▶ AIM OF THE EXERCISE: The required output consists solely of the lines from the one containing "const card = new" down to the one containing "in imported if", both included, each quoted exactly.

▶ RECORDS PROVIDED:
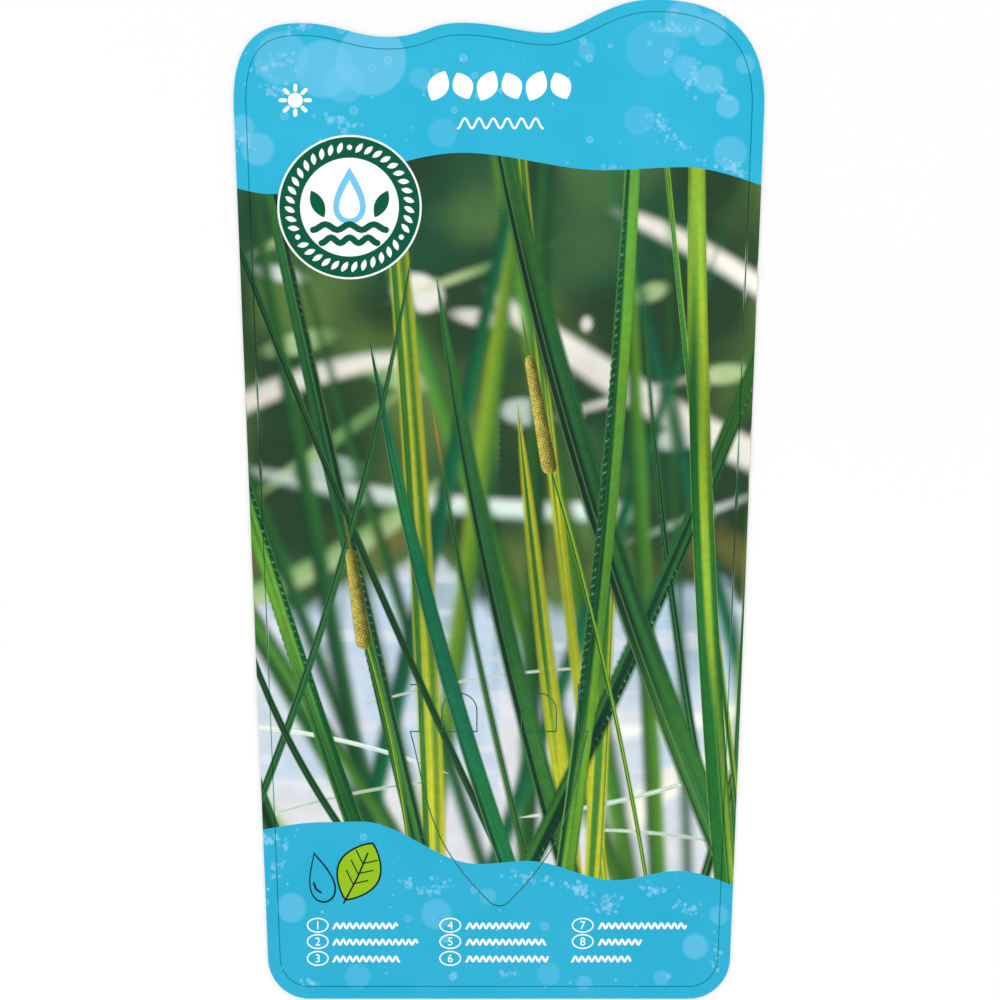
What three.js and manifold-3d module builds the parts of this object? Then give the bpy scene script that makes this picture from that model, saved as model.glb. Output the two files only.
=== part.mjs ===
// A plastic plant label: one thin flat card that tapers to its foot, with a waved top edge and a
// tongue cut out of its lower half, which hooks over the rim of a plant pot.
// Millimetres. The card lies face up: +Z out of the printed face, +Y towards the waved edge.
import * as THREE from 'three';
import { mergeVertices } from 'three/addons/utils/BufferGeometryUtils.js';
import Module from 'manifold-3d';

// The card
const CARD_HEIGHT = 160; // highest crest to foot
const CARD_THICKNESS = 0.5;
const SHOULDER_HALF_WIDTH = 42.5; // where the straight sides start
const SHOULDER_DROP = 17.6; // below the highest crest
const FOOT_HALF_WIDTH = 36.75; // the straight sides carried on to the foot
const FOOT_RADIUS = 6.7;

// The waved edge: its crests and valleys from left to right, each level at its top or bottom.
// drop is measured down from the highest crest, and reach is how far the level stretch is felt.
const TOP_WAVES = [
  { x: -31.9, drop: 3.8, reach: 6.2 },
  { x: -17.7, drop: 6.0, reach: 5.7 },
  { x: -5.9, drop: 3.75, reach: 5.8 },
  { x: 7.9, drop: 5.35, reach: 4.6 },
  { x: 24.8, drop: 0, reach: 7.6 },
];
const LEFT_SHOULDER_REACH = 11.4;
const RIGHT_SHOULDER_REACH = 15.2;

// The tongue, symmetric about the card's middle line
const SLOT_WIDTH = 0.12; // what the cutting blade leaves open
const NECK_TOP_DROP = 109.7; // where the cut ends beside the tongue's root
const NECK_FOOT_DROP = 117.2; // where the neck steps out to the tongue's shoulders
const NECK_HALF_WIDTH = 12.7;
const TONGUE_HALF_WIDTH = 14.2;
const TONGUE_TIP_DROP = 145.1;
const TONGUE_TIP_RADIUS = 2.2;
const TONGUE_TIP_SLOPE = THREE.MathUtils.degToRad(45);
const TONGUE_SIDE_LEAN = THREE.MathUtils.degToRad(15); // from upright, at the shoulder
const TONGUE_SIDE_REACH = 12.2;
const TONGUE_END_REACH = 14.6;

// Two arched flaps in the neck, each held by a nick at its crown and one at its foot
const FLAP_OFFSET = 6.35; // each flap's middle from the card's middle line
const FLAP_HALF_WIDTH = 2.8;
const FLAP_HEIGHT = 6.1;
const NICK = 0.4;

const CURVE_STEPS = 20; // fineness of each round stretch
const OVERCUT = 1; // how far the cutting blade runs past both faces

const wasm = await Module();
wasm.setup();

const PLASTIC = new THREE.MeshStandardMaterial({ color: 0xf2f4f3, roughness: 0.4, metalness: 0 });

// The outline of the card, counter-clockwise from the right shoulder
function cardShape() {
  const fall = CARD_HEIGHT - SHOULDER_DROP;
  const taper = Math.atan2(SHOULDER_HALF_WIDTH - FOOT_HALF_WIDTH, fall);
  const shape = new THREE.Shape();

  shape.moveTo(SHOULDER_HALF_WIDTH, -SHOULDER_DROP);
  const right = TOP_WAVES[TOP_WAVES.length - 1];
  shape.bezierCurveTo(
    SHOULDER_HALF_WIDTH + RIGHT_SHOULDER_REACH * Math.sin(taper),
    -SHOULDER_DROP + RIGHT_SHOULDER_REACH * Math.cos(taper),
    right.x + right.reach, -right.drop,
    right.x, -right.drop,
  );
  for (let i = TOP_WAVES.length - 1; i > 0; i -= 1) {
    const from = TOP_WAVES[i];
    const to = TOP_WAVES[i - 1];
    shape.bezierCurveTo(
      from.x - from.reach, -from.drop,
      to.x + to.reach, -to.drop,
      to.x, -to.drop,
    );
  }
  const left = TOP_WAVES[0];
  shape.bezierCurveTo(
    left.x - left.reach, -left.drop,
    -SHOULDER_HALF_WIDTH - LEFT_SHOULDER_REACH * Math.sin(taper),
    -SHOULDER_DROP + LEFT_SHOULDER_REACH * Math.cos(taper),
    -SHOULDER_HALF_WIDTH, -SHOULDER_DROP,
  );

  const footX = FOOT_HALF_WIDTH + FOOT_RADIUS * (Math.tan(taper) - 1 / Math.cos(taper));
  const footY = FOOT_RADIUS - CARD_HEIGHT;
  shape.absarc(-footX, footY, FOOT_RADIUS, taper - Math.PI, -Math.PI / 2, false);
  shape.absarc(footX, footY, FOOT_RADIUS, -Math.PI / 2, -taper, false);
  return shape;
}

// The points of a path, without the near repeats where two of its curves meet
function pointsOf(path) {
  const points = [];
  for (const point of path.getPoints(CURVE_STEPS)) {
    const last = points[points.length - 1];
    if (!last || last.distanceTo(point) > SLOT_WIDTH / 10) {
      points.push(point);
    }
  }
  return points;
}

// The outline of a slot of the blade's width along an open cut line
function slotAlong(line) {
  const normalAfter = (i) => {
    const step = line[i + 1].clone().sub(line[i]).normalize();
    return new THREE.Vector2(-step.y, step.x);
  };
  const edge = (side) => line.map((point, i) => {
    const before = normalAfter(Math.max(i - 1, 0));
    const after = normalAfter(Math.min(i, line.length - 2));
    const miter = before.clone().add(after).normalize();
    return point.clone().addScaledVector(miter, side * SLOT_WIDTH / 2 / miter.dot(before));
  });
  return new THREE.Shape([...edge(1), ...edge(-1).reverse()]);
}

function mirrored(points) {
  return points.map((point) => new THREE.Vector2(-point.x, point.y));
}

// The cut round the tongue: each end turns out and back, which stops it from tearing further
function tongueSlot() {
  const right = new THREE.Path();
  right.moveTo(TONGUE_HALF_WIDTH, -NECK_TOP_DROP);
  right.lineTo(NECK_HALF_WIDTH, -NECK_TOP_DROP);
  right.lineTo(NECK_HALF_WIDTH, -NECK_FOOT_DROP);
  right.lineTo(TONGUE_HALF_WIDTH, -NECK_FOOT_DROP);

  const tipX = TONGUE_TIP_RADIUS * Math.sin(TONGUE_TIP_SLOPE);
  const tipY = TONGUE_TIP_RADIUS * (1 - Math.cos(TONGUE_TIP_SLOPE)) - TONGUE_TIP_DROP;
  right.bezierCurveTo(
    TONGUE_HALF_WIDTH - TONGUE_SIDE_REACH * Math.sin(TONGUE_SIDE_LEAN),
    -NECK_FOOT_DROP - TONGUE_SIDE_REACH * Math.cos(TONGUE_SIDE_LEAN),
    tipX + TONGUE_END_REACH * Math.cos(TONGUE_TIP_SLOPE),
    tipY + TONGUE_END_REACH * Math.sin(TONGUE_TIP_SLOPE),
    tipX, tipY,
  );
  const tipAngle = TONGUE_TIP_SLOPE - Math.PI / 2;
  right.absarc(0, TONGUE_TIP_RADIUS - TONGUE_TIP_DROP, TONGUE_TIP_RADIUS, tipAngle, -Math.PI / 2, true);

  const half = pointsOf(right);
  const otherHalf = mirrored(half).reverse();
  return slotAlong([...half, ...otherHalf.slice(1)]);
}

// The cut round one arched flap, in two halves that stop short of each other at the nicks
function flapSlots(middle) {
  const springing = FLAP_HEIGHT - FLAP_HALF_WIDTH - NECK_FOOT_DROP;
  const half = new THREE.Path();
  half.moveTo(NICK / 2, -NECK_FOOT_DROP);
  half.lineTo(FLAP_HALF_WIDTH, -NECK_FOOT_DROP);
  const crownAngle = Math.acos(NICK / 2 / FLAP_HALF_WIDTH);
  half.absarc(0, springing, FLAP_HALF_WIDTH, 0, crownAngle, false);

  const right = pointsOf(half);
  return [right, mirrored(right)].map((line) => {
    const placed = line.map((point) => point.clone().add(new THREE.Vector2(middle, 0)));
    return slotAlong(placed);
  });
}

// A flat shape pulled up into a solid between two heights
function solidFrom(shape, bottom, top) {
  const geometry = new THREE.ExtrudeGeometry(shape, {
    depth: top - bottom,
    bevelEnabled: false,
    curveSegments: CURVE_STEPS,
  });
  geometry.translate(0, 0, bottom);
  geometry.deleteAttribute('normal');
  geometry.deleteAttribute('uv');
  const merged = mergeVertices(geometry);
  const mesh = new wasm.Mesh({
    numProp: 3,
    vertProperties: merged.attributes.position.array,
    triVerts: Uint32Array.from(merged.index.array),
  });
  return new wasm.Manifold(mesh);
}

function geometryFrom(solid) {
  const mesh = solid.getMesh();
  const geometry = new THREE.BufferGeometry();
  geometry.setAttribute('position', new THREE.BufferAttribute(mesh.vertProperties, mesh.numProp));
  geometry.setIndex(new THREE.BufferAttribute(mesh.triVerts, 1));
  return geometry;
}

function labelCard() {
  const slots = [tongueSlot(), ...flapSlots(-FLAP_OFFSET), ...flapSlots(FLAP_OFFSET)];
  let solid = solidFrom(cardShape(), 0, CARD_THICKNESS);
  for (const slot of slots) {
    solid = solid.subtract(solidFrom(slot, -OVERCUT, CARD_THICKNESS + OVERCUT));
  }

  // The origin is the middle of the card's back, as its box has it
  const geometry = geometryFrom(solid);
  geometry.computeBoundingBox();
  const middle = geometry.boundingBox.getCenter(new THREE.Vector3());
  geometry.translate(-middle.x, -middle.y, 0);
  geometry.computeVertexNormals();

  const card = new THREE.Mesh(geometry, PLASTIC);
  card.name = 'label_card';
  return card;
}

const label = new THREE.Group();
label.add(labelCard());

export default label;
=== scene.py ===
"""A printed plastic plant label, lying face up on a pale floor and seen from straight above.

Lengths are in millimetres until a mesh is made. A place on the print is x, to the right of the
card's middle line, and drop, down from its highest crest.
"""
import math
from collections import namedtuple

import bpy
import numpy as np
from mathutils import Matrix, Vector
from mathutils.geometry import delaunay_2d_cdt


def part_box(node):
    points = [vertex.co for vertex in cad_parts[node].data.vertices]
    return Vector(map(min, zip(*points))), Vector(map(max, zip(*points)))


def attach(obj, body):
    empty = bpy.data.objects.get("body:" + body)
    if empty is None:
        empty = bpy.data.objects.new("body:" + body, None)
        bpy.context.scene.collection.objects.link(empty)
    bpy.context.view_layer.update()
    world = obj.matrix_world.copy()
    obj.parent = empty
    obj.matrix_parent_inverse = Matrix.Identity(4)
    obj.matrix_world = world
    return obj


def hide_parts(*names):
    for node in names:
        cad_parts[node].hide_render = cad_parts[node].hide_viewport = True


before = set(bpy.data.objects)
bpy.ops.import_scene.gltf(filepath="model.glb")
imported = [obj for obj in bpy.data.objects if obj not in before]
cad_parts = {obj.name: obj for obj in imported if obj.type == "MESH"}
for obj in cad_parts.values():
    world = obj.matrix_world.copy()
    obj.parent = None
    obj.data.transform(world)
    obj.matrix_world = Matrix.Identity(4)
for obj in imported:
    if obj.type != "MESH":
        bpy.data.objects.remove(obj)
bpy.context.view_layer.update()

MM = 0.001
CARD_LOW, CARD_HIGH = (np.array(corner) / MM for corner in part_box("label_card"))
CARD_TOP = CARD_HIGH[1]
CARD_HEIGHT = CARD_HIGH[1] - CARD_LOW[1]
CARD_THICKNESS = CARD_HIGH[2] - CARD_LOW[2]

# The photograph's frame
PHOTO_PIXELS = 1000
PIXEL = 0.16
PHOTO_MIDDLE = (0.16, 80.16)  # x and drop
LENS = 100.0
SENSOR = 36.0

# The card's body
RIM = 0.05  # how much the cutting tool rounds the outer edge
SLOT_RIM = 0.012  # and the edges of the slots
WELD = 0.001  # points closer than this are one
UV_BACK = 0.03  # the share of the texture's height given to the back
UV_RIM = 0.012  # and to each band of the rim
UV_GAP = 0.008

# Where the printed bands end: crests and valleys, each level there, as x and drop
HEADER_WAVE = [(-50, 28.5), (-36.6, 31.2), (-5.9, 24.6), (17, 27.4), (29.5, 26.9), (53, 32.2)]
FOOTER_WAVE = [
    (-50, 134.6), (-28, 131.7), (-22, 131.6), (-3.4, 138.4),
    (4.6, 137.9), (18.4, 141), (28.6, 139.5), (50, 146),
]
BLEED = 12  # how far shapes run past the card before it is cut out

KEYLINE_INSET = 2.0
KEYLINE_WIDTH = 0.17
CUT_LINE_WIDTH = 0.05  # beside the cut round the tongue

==

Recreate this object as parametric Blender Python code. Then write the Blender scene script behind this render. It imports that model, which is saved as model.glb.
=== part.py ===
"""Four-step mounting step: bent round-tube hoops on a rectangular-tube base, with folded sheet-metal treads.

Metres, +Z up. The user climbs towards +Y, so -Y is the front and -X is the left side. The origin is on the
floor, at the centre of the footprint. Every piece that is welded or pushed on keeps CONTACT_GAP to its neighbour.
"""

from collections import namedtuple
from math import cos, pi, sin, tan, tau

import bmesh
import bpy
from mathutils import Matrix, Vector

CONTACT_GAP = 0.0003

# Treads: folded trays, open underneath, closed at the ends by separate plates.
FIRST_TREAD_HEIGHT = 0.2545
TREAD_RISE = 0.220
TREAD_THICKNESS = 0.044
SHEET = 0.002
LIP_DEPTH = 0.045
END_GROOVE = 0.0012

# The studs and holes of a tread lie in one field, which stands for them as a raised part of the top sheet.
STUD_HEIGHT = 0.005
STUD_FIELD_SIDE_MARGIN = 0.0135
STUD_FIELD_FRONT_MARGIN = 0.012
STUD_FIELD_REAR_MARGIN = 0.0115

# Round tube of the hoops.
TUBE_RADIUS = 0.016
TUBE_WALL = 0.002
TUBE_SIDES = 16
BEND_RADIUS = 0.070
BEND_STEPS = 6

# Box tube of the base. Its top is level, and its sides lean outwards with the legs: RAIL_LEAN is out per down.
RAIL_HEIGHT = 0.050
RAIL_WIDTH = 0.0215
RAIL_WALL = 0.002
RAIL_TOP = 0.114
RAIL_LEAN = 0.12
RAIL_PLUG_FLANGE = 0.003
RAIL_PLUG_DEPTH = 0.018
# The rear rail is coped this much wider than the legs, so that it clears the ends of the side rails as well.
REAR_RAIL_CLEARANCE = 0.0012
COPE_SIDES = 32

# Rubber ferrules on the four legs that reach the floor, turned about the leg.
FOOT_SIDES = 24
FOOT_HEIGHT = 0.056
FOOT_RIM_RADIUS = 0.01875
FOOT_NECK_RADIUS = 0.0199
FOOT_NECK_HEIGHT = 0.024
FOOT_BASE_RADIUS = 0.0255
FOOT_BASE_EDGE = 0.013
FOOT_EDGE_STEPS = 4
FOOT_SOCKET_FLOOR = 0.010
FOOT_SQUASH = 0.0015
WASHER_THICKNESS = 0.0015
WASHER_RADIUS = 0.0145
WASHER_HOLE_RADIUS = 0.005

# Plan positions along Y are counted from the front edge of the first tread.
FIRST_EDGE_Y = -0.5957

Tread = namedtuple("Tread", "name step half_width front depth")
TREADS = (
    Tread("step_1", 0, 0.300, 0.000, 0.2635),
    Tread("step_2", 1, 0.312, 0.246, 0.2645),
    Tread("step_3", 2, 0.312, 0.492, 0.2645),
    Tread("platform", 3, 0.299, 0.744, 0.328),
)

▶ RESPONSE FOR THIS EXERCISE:
  const card = new THREE.Mesh(geometry, PLASTIC);
  card.name = 'label_card';
  return card;
}

const label = new THREE.Group();
label.add(labelCard());

export default label;
=== scene.py ===
"""A printed plastic plant label, lying face up on a pale floor and seen from straight above.

Lengths are in millimetres until a mesh is made. A place on the print is x, to the right of the
card's middle line, and drop, down from its highest crest.
"""
import math
from collections import namedtuple

import bpy
import numpy as np
from mathutils import Matrix, Vector
from mathutils.geometry import delaunay_2d_cdt


def part_box(node):
    points = [vertex.co for vertex in cad_parts[node].data.vertices]
    return Vector(map(min, zip(*points))), Vector(map(max, zip(*points)))


def attach(obj, body):
    empty = bpy.data.objects.get("body:" + body)
    if empty is None:
        empty = bpy.data.objects.new("body:" + body, None)
        bpy.context.scene.collection.objects.link(empty)
    bpy.context.view_layer.update()
    world = obj.matrix_world.copy()
    obj.parent = empty
    obj.matrix_parent_inverse = Matrix.Identity(4)
    obj.matrix_world = world
    return obj


def hide_parts(*names):
    for node in names:
        cad_parts[node].hide_render = cad_parts[node].hide_viewport = True


before = set(bpy.data.objects)
bpy.ops.import_scene.gltf(filepath="model.glb")
imported = [obj for obj in bpy.data.objects if obj not in before]
cad_parts = {obj.name: obj for obj in imported if obj.type == "MESH"}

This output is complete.